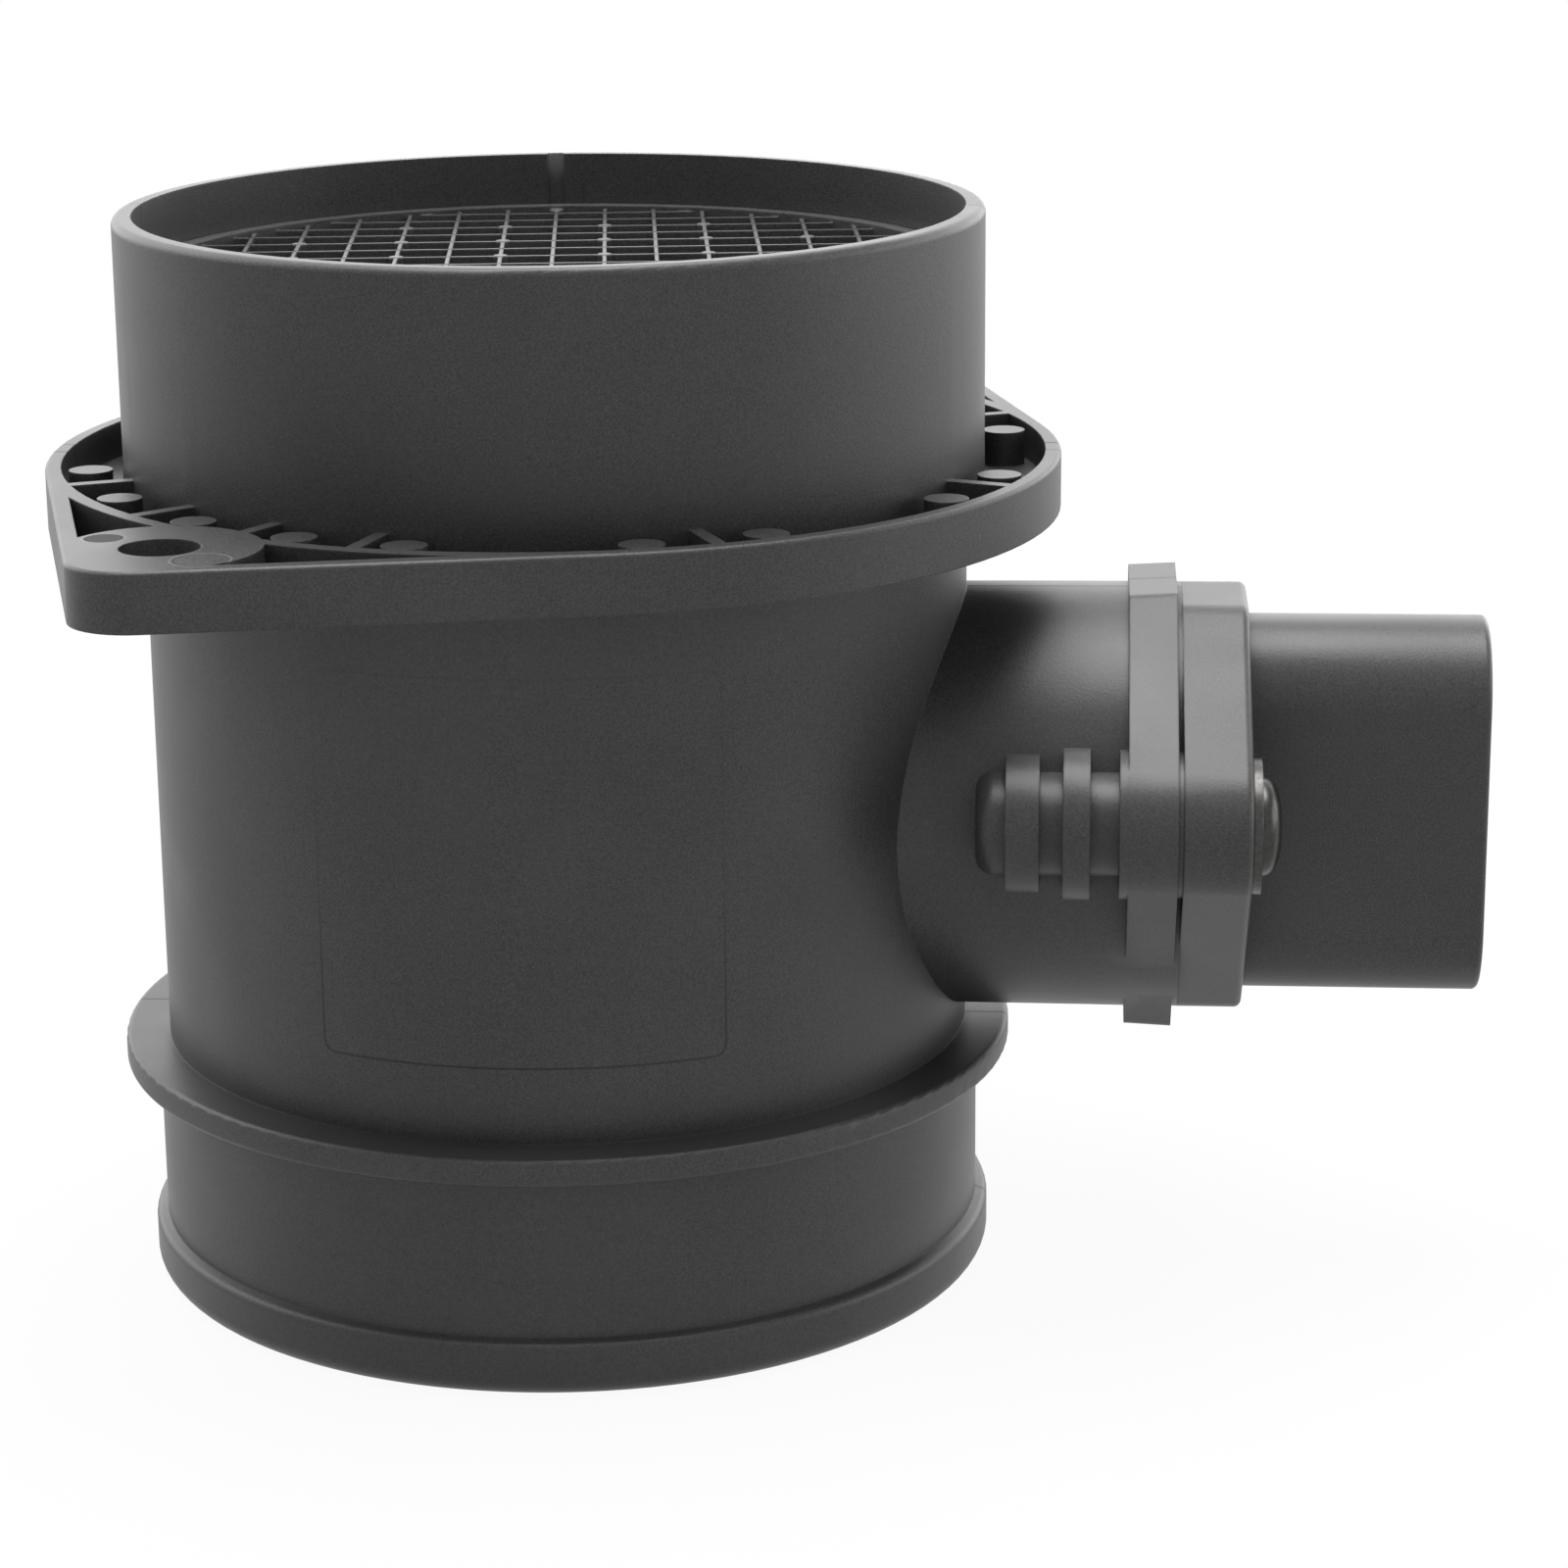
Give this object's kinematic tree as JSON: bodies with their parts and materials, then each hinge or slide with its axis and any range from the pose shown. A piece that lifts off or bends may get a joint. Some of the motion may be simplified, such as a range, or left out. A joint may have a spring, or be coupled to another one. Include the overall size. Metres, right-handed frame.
{
  "type": "mass airflow sensor",
  "caption": "Moulded flow tube with a two-bolt flange, hose spigots, a flow grid and a plug-in hot-film air mass sensor held by screws.",
  "frame": {"origin": "on the flow tube's axis, in the plane of its outlet end", "axes": "+Z along the tube's axis from outlet to inlet, +X along the sensor socket's axis towards the connector, +Y completes a right-handed frame"},
  "size_m": [0.1339, 0.1086, 0.101],
  "materials": {
    "housing_plastic": "fine-grained black moulding",
    "sensor_plastic": "fine-grained black moulding",
    "grid_plastic": "smooth dark grey moulding",
    "cover_plastic": "smooth black moulding",
    "seal_rubber": "smooth",
    "screw_steel": "dark plated",
    "washer_steel": "dark plated",
    "pin_metal": "tin plated",
    "plate_aluminium": "stamped",
    "board_ceramic": "fired ceramic with a coating",
    "chip_plastic": "moulded packages",
    "silicon": "polished",
    "wire_aluminium": "bright",
    "bead_glass": "glass coated",
    "lead_metal": "tinned"
  },
  "bodies": {
    "root": {"tube_housing": "housing_plastic", "flow_grid": "grid_plastic", "sensor_body": "sensor_plastic", "electronics_cover": "cover_plastic", "channel_cover": "cover_plastic", "seal_ring": "seal_rubber", "mounting_screws": "screw_steel", "screw_washers": "washer_steel", "connector_pin_1": "pin_metal", "connector_pin_2": "pin_metal", "connector_pin_3": "pin_metal", "connector_pin_4": "pin_metal", "connector_pin_5": "pin_metal", "base_plate": "plate_aluminium", "circuit_board": "board_ceramic", "board_chips": "chip_plastic", "sensing_chip": "silicon", "bond_wires": "wire_aluminium", "probe_bead": "bead_glass", "probe_leads": "lead_metal"}
  },
  "joints": []
}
• • • • •
_WHAT TO DO_: Print the complete listing again, exactly as it stands.

_ANSWER TO THE PROBLEM_:
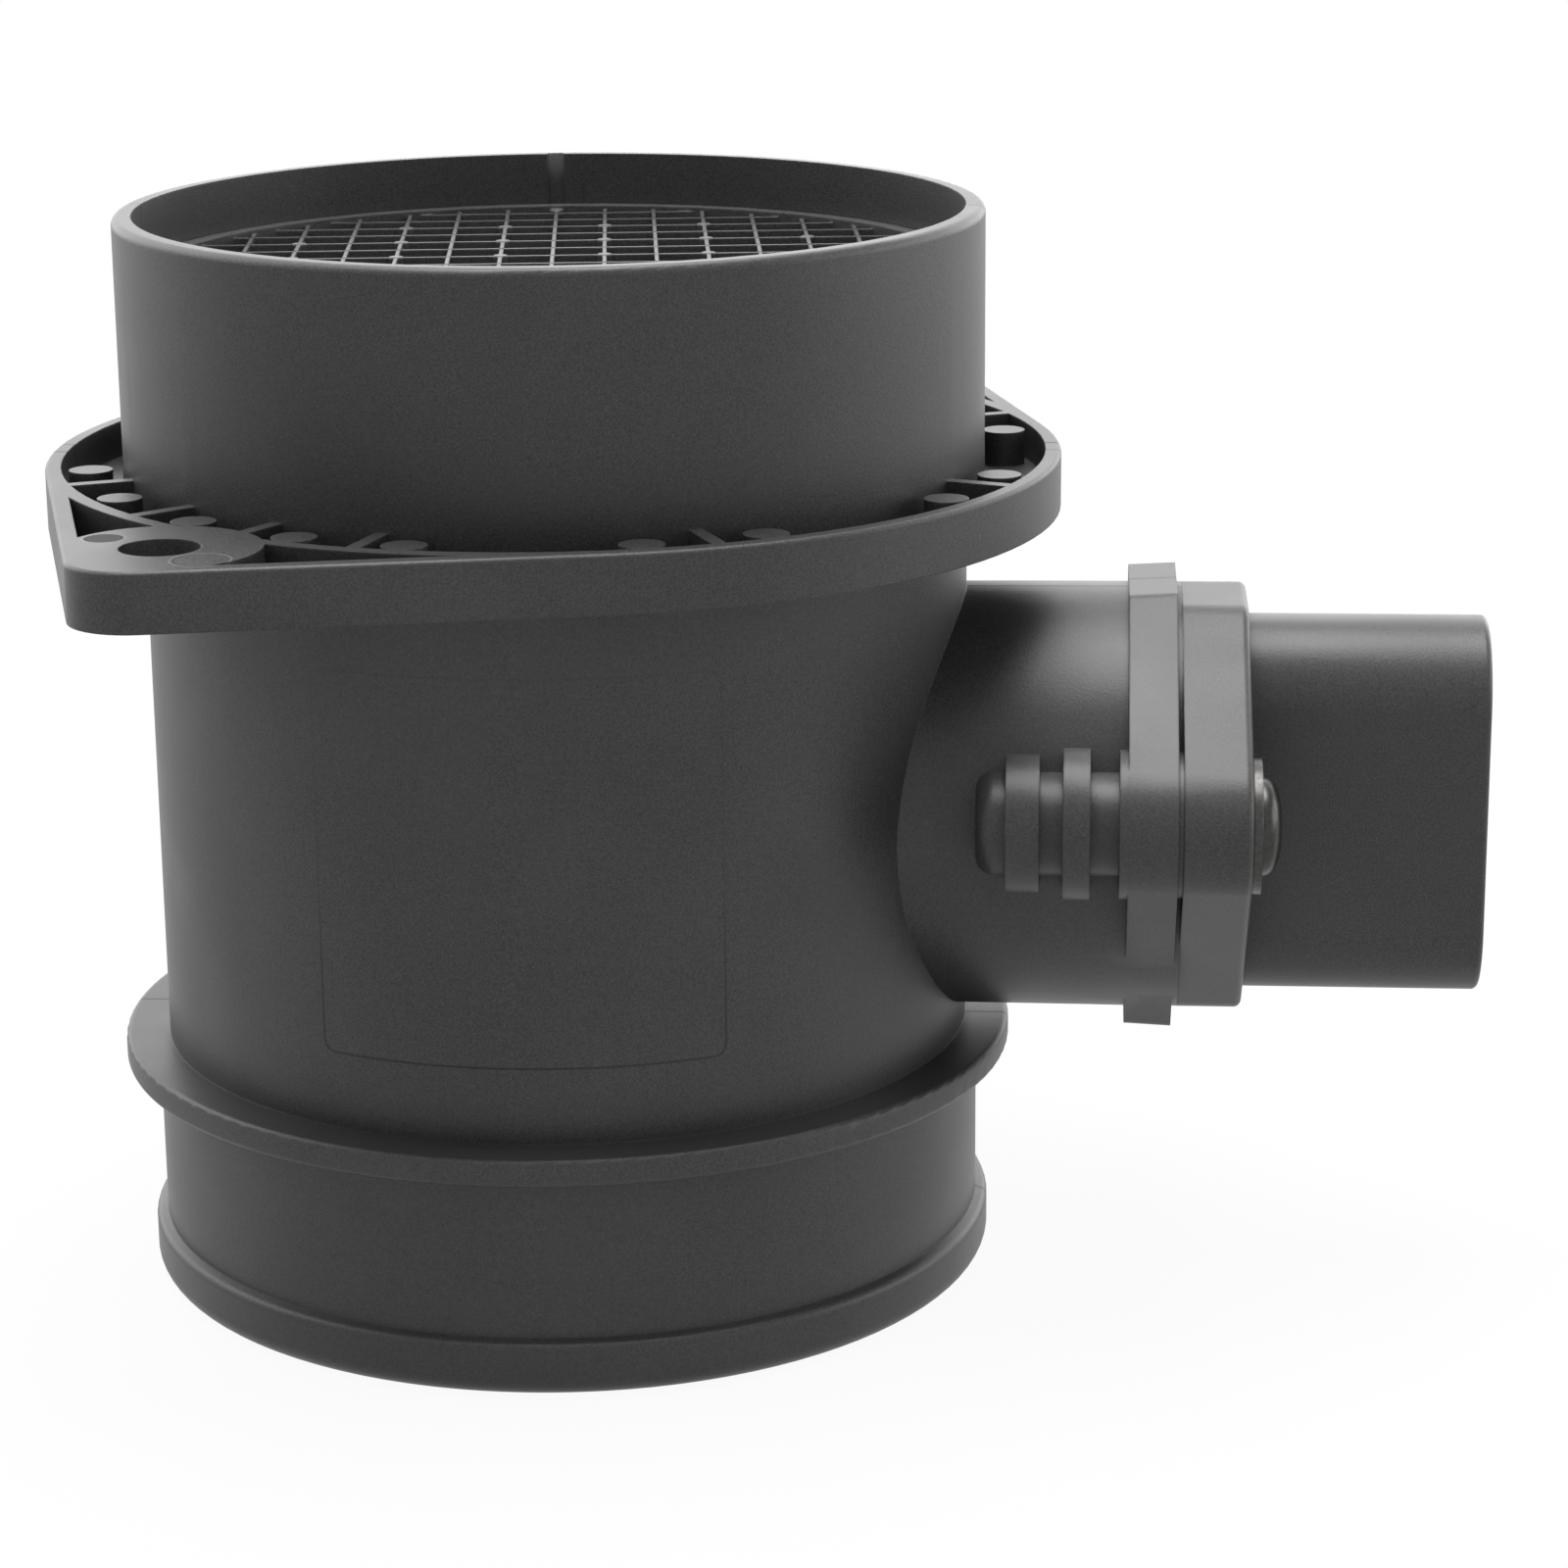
Give this object's kinematic tree as JSON: bodies with their parts and materials, then each hinge or slide with its axis and any range from the pose shown. A piece that lifts off or bends may get a joint. Some of the motion may be simplified, such as a range, or left out. A joint may have a spring, or be coupled to another one. Include the overall size. Metres, right-handed frame.
{
  "type": "mass airflow sensor",
  "caption": "Moulded flow tube with a two-bolt flange, hose spigots, a flow grid and a plug-in hot-film air mass sensor held by screws.",
  "frame": {"origin": "on the flow tube's axis, in the plane of its outlet end", "axes": "+Z along the tube's axis from outlet to inlet, +X along the sensor socket's axis towards the connector, +Y completes a right-handed frame"},
  "size_m": [0.1339, 0.1086, 0.101],
  "materials": {
    "housing_plastic": "fine-grained black moulding",
    "sensor_plastic": "fine-grained black moulding",
    "grid_plastic": "smooth dark grey moulding",
    "cover_plastic": "smooth black moulding",
    "seal_rubber": "smooth",
    "screw_steel": "dark plated",
    "washer_steel": "dark plated",
    "pin_metal": "tin plated",
    "plate_aluminium": "stamped",
    "board_ceramic": "fired ceramic with a coating",
    "chip_plastic": "moulded packages",
    "silicon": "polished",
    "wire_aluminium": "bright",
    "bead_glass": "glass coated",
    "lead_metal": "tinned"
  },
  "bodies": {
    "root": {"tube_housing": "housing_plastic", "flow_grid": "grid_plastic", "sensor_body": "sensor_plastic", "electronics_cover": "cover_plastic", "channel_cover": "cover_plastic", "seal_ring": "seal_rubber", "mounting_screws": "screw_steel", "screw_washers": "washer_steel", "connector_pin_1": "pin_metal", "connector_pin_2": "pin_metal", "connector_pin_3": "pin_metal", "connector_pin_4": "pin_metal", "connector_pin_5": "pin_metal", "base_plate": "plate_aluminium", "circuit_board": "board_ceramic", "board_chips": "chip_plastic", "sensing_chip": "silicon", "bond_wires": "wire_aluminium", "probe_bead": "bead_glass", "probe_leads": "lead_metal"}
  },
  "joints": []
}